In the area of customer service, warranty and the ability to know several years later who was in that home, who built it, who were the subcontractors, what are the products – having all of that information at your fingertips enables a customer service rep to handle all of that much more effectively and quickly. It also tracks statistics and shows what problems are occurring and what needs to be addressed.

This all leads to the financial systems going paperless and the ability to go to inspection paying, where you pay based on completion of work based on the contract. We no longer have to wait for an invoice. We avoid a lot of the paper work and minutia and streamline the entire situation.

Systems can be used for what we call business intelligence and alerting. For example, if I have a Dashboard, that will show me all the prospects and where they came from relative to a particular model home community. So if I have billboards along this highway but I’m not getting any prospects, maybe I don’t need to be spending money on this. If I run radio ads or newspaper ads on a particular weekend, did I receive any traffic from that community? A system tells you that.

In the construction cycle area, if I can see at a glance all projects behind or ahead of schedule or above or below budget, I’m in a position to act quickly instead of having to wade through all the reports to get to the same information. These are areas where process and systems really come together to improve and organize the results.

A Process for Streamlining Cycles
We advocate a single, fully integrated software platform vs. modules that serve components. We’ve found that people struggle with integrating what happened in a sales contract to what’s going to happen in purchasing. Using a fully integrated system really makes a lot of these things actually possible.

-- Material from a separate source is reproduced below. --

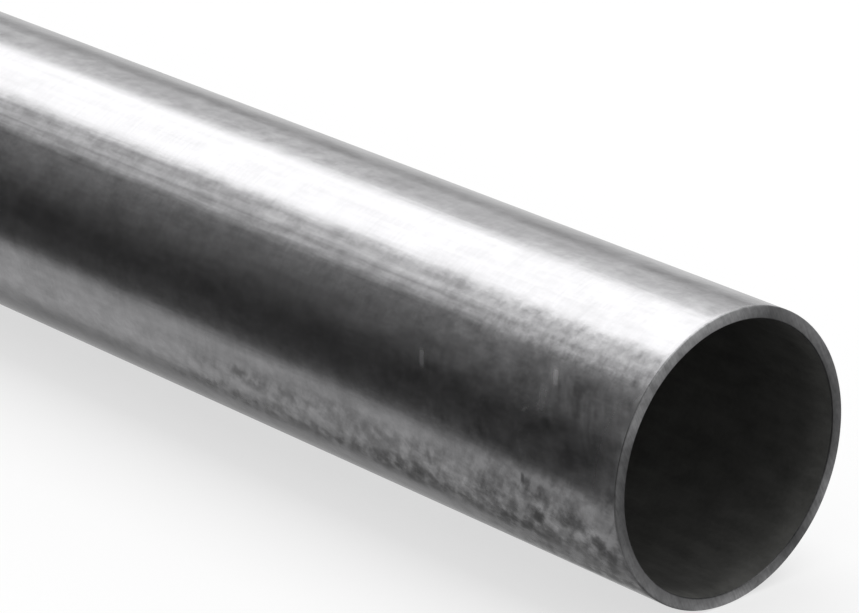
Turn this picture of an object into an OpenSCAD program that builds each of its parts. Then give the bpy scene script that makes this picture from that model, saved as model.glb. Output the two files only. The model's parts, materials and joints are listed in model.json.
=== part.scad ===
// Thin-wall steel conduit: one plain-ended length of welded round tube.
// Millimetres. The tube's axis is the X axis, and the middle of its length is at X = 0.

/* [Tube] */
// Outside diameter
outer_d = 38.4; // [30:0.1:120]
// Thickness of the wall
wall = 1.65; // [1.2:0.05:4]
// Length as it is sold
tube_l = 3048; // [600:1:6096]

/* [Cut ends] */
// Radius of the outer edge at each end
edge_r = 0.2; // [0.1:0.05:0.45]
// How far the reamer opens the bore at each end, measured across the wall
ream = 0.12; // [0.08:0.01:0.5]
// Slope of the reamed edge against the tube's axis, in degrees
ream_slope = 45; // [30:1:60]

/* [Weld bead] */
// Width of the rolled-down bead that runs along the bore
bead_w = 2.4; // [1.5:0.1:3]
// Height of the bead's crown above its feet
bead_h = 0.12; // [0.06:0.01:0.18]
// Where the bead lies round the bore, in degrees from the top towards -Y
bead_clock = 43; // [-180:1:180]

/* [Hidden] */
$fn = 96;
outer_r = outer_d / 2;
bore_r = outer_r - wall;
// Spare length by which a cutter passes the face that it cuts
spare = 1;
// The bead's crown is an arc through its two feet, which stand on the bore's wall
bead_feet_r = sqrt(pow(bore_r, 2) - pow(bead_w / 2, 2));
bead_crown_r = (pow(bead_h, 2) + pow(bead_w / 2, 2)) / (2 * bead_h);
// How far the reamer's cone starts inside the bore's wall, so that it dresses the bead too
ream_pilot = 2 * (bore_r - bead_feet_r + bead_h);

// The children and their mirror image in the plane Z = 0, one for each end of the tube
module both_ends() {
    children();
    mirror([0, 0, 1]) children();
}

// What a rounded edge takes off a square corner at the origin, with the solid below it and to its left
module edge_break(r) {
    translate([-r, -r]) difference() {
        square(r + spare);
        circle(r);
    }
}

// Half section of the wall, with the radius along X and the length along Y, and both outer edges rounded
module wall_profile() {
    difference() {
        translate([bore_r, -tube_l / 2]) square([wall, tube_l]);
        translate([outer_r, tube_l / 2]) edge_break(edge_r);
        translate([outer_r, -tube_l / 2]) mirror([0, 1]) edge_break(edge_r);
    }
}

// Cross-section of the bead on the +X side of the bore, with its root in the middle of the wall
module bead_section() {
    intersection() {
        translate([bead_feet_r - bead_h + bead_crown_r, 0]) circle(bead_crown_r);
        circle(bore_r + wall / 2);
    }
}

// The bead along the whole bore, at its place round the tube
module weld_bead() {
    rotate([0, 0, 180 + bead_clock])
        translate([0, 0, -tube_l / 2]) linear_extrude(tube_l) bead_section();
}

// The cone that a reamer takes out of the upper end
module reamer() {
    depth = (ream + ream_pilot) / tan(ream_slope);
    translate([0, 0, tube_l / 2 - depth])
        cylinder(h = depth + spare, r1 = bore_r - ream_pilot, r2 = bore_r + ream + spare * tan(ream_slope));
}

// The whole tube: the wall turned round the axis, the bead, and both ends reamed
module conduit_tube() {
    color("silver") rotate([0, 90, 0])
        difference() {
            union() {
                rotate_extrude() wall_profile();
                weld_bead();
            }
            both_ends() reamer();
        }
}

conduit_tube();
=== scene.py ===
"""Thin-wall steel conduit tube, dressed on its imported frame, in a plain studio.

All lengths are in metres. The tube's axis is the X axis, and Z is up. A place on the tube is given by its
distance from an end and by its clock, the angle round the axis from the top towards -Y.
"""

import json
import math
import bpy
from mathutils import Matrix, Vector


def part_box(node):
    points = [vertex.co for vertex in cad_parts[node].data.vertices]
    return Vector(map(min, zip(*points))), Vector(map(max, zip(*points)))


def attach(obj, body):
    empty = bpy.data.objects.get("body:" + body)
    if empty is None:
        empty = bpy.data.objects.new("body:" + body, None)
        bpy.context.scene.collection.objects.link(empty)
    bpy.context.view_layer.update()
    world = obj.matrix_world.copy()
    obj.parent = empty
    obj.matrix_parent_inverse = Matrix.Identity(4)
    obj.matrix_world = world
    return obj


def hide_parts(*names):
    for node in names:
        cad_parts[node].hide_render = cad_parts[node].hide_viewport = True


bl_info = {
    "name": "Steel Conduit Tube",
    "version": (1, 0, 0),
    "blender": (4, 5, 0),
    "location": "3D View > Sidebar > Conduit",
    "description": "A length of thin-wall welded steel conduit with its drawn, cut and coated finishes",
    "category": "Add Mesh",
}

import bpy
import numpy as np
from bpy.props import FloatProperty, FloatVectorProperty, PointerProperty
from mathutils import Vector

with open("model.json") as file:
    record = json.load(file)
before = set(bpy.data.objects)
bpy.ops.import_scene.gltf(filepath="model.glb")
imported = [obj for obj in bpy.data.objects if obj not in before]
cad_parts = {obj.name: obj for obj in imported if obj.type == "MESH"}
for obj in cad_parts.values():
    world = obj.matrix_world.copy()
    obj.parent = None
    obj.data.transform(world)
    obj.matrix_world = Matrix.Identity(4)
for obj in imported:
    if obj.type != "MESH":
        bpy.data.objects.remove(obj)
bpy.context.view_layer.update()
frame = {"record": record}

MM, MICRON = 1e-3, 1e-6
NODE = "conduit_tube"
END_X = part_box(NODE)[1][0]
OUTER_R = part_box(NODE)[1][2]
FLOOR_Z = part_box(NODE)[0][2]
BORE_R = next(m["dims"]["r_mm"] for m in frame["record"]["mounts"] if m["name"] == "bore") * MM


# ---------------------------------------------------------------- sizes and colours


class TubeSizes(bpy.types.PropertyGroup):
    """Sizes of the tube. Those that the frame knows come from it."""

    length: FloatProperty(
        name="Length", description="Length of the tube", default=2 * END_X, unit="LENGTH")
    outer_radius: FloatProperty(
        name="Outer radius", description="Radius of the outside", default=OUTER_R, unit="LENGTH")
    bore_radius: FloatProperty(
        name="Bore radius", description="Radius of the bore", default=BORE_R, unit="LENGTH")
    edge_radius: FloatProperty(
        name="Edge radius", description="Radius of the outer edge at each end",
        default=0.2 * MM, unit="LENGTH")
    ream: FloatProperty(
        name="Ream", description="How far the reamer opens the bore at each end",
        default=0.12 * MM, unit="LENGTH")
    burr_radius: FloatProperty(
        name="Burr radius", description="Radius of the two reamed corners", default=0.04 * MM,
        unit="LENGTH")
    bead_width: FloatProperty(
        name="Bead width", description="Width of the weld bead in the bore",
        default=2.4 * MM, unit="LENGTH")
    bead_height: FloatProperty(
        name="Bead height", description="Height of the bead's crown above its feet",
        default=0.12 * MM, unit="LENGTH")
    seam_clock: FloatProperty(
        name="Seam clock", description="Where the weld lies, from the top towards -Y",
        default=math.radians(43), subtype="ANGLE")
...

In the area of managing a construction schedule, the key part is having all the steps that you want outlined. It’s easy to say that all builders have these things, but are they as disciplined as to what’s required when you put it into a computer to have the details correct? Often when I ask someone if they have a construction schedule they say “yes,” but when I ask to see it they struggle. They know the steps, but when it comes to sitting down to know how long every step should take and what needs to be completed before others start, those are the details that are needed before the rubber can hit the road. Linking up all the tasks to every activity that goes on and saying that this option needs to be decided upon step in the schedule needs to get out of their heads and onto paper so we can put it into the software and reap the benefits. It requires a lot of discipline.

So, you get to take your best practices and your best thinking and apply it to every situation. If they hire a new super or a new salesperson they’ll come in with the best thinking and the best process that the organization has come up with. It makes assimilating people and following particulars easier and leads to better results. It’s becomes a framework that’s repeatable and predictable.

Starting the Process

There are two problems that most businesses run into when integrating a systems process. One is they find it difficult to tell a computer what it is they do. Most people know what they do, but to tell all of that to a computer is an entirely different matter. A second problem is that the processes are not integrated. They’re using modules and people have to key in data from one to the other.

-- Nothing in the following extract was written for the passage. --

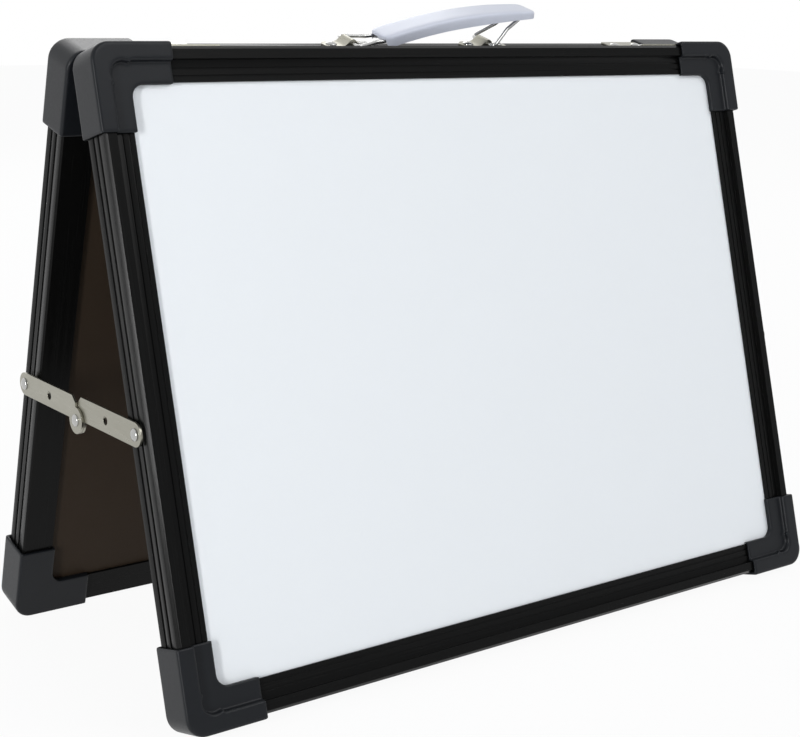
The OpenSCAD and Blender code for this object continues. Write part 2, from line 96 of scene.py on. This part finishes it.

So when we got into the systems business we saw these two problems and we came up with something we call Fast Pass, where we develop a series of best practices that we can then implement into a system where all the necessary work flows. Then we take a builder’s existing data and conform it to the system. When we sit down with them we don’t ask them what they want the system to do; we sit down with a system that’s already filled with their data and say, “how do we make the system work for you?”

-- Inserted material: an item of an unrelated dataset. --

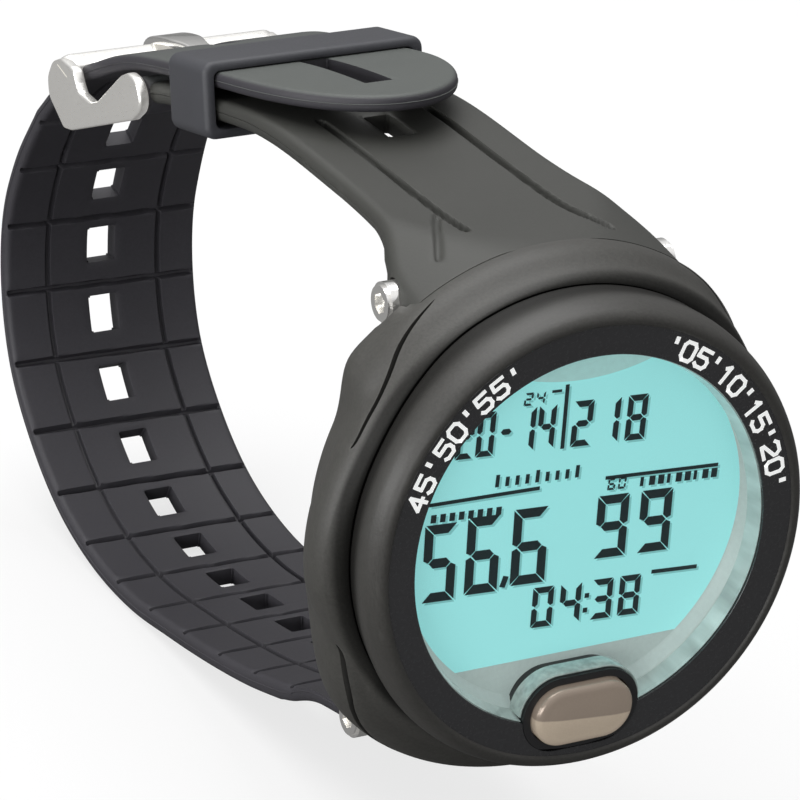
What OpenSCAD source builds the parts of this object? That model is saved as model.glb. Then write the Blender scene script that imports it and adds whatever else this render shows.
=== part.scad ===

With the Internet and cloud services, the ability to deploy some of the bigger services that the larger builder companies in the country are using can be done at a fraction of the cost that builders used to spend to install servers, software, maintain and then integrate it all. None of that is required now.

The payback time would probably be within six months. The initial costs are so low and the systems costs are monthly charges based on home sales. The costs are typically a function of something positive happening, such as production starts. The implementation costs are anywhere from $10,000 – $30,000 depending on the size of the builder and the complexity of the operation. The returns are that you can instantly capture savings with better processes and the ability to follow up on more leads. No leads are allowed to fall through the cracks. Even the builders that are using outside salespeople from a brokerage firm are using the system because it helps them sell better and the builder gets to see the activity and dialogue that’s going on between sales and prospects. Then they can fine-tune the process to generate more sales. All of these things have the ability to payback.

Some used to views systems as confining, but as less people do more work it becomes enabling. It keeps people from having to do the drudgery. If there is a particular task that the system is saying needs to be done, you know it instantly and can address it.

One company organized an event where they hired a large food truck to come into the neighborhood and serve food. They tweeted this on Twitter and it generated so much traffic that they were able to sell 4 or 5 houses immediately. They were able to capture the traffic through their social media network and generate leads that went right into their lead system to use on future follow up. There’s no way to deal with the volume of people that we have today without the use of these tools.